= What you will do =
What is needed is the run of lines from the one containing "Write part 2" through the one containing "return places", echoed exactly, with both ends kept and nothing added.

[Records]
┄┄┄┄┄┄┄┄┄┄
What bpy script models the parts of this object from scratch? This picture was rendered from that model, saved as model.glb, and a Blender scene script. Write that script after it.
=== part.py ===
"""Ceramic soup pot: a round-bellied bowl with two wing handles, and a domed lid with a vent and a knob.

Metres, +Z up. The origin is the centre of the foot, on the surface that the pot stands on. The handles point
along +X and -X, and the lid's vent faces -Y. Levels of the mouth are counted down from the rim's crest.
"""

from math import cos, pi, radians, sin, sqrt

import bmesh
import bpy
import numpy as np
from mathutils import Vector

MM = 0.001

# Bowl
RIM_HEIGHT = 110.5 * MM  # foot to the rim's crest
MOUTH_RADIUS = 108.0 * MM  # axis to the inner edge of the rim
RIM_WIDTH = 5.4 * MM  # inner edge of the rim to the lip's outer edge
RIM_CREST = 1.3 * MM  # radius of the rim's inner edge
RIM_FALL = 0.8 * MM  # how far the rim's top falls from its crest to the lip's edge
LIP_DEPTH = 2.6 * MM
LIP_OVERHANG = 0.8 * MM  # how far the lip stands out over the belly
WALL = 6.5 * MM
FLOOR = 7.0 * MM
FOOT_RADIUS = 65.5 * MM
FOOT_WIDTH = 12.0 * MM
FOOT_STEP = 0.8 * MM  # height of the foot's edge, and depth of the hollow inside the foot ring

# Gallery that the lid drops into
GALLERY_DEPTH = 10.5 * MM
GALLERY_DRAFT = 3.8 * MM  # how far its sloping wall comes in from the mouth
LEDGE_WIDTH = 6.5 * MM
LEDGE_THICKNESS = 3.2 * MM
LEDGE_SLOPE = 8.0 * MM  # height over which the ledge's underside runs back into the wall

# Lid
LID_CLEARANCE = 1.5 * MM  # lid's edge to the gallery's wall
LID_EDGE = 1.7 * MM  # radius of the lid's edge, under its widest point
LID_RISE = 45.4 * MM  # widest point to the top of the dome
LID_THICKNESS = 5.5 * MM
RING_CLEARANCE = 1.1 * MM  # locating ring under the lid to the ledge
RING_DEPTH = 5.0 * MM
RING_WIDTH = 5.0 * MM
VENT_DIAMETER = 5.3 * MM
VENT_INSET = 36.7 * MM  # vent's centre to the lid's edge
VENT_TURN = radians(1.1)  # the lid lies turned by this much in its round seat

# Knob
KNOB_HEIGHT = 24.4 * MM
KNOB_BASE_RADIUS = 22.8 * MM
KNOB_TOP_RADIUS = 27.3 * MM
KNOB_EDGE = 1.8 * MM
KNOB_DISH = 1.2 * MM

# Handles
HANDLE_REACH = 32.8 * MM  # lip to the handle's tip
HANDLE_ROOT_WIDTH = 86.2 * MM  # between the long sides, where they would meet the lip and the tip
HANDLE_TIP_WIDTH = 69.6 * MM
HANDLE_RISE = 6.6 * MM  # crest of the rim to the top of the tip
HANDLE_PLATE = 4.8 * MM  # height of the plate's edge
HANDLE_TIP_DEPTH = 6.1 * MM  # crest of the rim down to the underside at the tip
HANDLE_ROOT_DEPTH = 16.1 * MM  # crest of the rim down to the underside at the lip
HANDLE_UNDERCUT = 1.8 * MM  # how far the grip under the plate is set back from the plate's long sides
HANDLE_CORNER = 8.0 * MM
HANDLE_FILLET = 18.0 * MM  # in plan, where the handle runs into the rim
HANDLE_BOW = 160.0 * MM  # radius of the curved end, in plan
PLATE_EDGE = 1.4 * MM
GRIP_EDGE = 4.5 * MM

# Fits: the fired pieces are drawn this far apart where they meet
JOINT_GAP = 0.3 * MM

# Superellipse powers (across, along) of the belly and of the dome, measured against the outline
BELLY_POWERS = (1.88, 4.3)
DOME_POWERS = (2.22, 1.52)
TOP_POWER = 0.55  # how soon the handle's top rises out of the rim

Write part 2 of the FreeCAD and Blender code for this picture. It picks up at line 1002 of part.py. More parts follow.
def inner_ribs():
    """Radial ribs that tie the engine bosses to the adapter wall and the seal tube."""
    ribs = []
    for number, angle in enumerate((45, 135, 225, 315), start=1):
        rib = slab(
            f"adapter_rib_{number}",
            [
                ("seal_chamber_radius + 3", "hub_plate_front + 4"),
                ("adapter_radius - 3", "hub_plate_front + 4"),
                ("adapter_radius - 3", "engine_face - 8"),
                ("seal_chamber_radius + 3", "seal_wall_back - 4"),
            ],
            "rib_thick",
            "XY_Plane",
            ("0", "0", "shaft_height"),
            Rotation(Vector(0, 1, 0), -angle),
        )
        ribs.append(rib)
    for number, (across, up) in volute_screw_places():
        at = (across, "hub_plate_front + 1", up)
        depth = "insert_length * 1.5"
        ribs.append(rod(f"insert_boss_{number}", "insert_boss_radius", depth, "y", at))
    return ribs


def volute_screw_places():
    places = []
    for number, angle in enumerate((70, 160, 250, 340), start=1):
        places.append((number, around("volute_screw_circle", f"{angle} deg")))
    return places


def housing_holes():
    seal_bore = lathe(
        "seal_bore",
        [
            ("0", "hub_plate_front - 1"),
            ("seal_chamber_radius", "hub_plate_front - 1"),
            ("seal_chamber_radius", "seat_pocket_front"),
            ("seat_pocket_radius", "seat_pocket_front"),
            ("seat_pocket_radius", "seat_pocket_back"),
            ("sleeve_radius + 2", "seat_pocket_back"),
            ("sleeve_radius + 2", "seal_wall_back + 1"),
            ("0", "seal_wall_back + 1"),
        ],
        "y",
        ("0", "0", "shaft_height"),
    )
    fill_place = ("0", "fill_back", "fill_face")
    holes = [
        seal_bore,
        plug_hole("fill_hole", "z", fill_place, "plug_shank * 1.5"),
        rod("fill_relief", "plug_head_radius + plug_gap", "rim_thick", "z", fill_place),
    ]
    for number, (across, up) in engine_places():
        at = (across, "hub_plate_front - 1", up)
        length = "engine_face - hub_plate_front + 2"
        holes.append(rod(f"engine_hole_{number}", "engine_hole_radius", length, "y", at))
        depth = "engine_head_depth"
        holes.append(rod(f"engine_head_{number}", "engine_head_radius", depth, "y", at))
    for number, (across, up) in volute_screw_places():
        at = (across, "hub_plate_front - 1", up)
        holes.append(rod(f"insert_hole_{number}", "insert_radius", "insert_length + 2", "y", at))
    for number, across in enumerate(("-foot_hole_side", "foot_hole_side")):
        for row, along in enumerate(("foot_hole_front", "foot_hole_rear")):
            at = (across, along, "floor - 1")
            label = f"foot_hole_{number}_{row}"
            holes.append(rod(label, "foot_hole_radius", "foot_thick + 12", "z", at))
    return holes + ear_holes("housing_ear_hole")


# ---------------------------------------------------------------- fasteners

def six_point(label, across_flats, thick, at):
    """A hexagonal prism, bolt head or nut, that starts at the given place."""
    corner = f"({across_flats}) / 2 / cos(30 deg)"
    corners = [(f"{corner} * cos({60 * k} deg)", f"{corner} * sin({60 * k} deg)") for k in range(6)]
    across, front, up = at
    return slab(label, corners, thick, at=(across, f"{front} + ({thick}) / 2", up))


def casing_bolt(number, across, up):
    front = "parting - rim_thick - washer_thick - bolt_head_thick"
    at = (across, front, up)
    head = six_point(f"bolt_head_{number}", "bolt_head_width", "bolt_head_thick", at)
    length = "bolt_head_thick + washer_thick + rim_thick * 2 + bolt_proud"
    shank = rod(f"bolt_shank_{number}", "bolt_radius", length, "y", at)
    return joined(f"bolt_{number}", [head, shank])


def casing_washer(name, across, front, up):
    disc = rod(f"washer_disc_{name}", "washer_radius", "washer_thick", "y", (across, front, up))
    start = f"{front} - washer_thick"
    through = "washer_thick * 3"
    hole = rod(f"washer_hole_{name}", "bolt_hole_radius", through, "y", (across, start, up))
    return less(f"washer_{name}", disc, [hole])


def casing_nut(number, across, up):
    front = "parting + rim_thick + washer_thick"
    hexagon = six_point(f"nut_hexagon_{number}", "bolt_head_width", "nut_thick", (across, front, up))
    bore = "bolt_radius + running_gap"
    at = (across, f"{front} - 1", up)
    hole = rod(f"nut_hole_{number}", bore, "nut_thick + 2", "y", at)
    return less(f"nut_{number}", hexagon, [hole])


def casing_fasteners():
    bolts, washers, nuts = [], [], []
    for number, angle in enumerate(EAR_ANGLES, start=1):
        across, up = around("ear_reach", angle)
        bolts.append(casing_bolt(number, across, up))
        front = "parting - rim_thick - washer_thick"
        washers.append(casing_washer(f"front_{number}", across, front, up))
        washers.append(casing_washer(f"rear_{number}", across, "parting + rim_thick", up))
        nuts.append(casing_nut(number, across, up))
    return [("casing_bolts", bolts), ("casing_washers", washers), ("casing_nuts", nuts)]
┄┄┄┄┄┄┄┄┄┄
= Response below =
Write part 2 of the FreeCAD and Blender code for this picture. It picks up at line 1002 of part.py. More parts follow.
def inner_ribs():
    """Radial ribs that tie the engine bosses to the adapter wall and the seal tube."""
    ribs = []
    for number, angle in enumerate((45, 135, 225, 315), start=1):
        rib = slab(
            f"adapter_rib_{number}",
            [
                ("seal_chamber_radius + 3", "hub_plate_front + 4"),
                ("adapter_radius - 3", "hub_plate_front + 4"),
                ("adapter_radius - 3", "engine_face - 8"),
                ("seal_chamber_radius + 3", "seal_wall_back - 4"),
            ],
            "rib_thick",
            "XY_Plane",
            ("0", "0", "shaft_height"),
            Rotation(Vector(0, 1, 0), -angle),
        )
        ribs.append(rib)
    for number, (across, up) in volute_screw_places():
        at = (across, "hub_plate_front + 1", up)
        depth = "insert_length * 1.5"
        ribs.append(rod(f"insert_boss_{number}", "insert_boss_radius", depth, "y", at))
    return ribs


def volute_screw_places():
    places = []
    for number, angle in enumerate((70, 160, 250, 340), start=1):
        places.append((number, around("volute_screw_circle", f"{angle} deg")))
    return places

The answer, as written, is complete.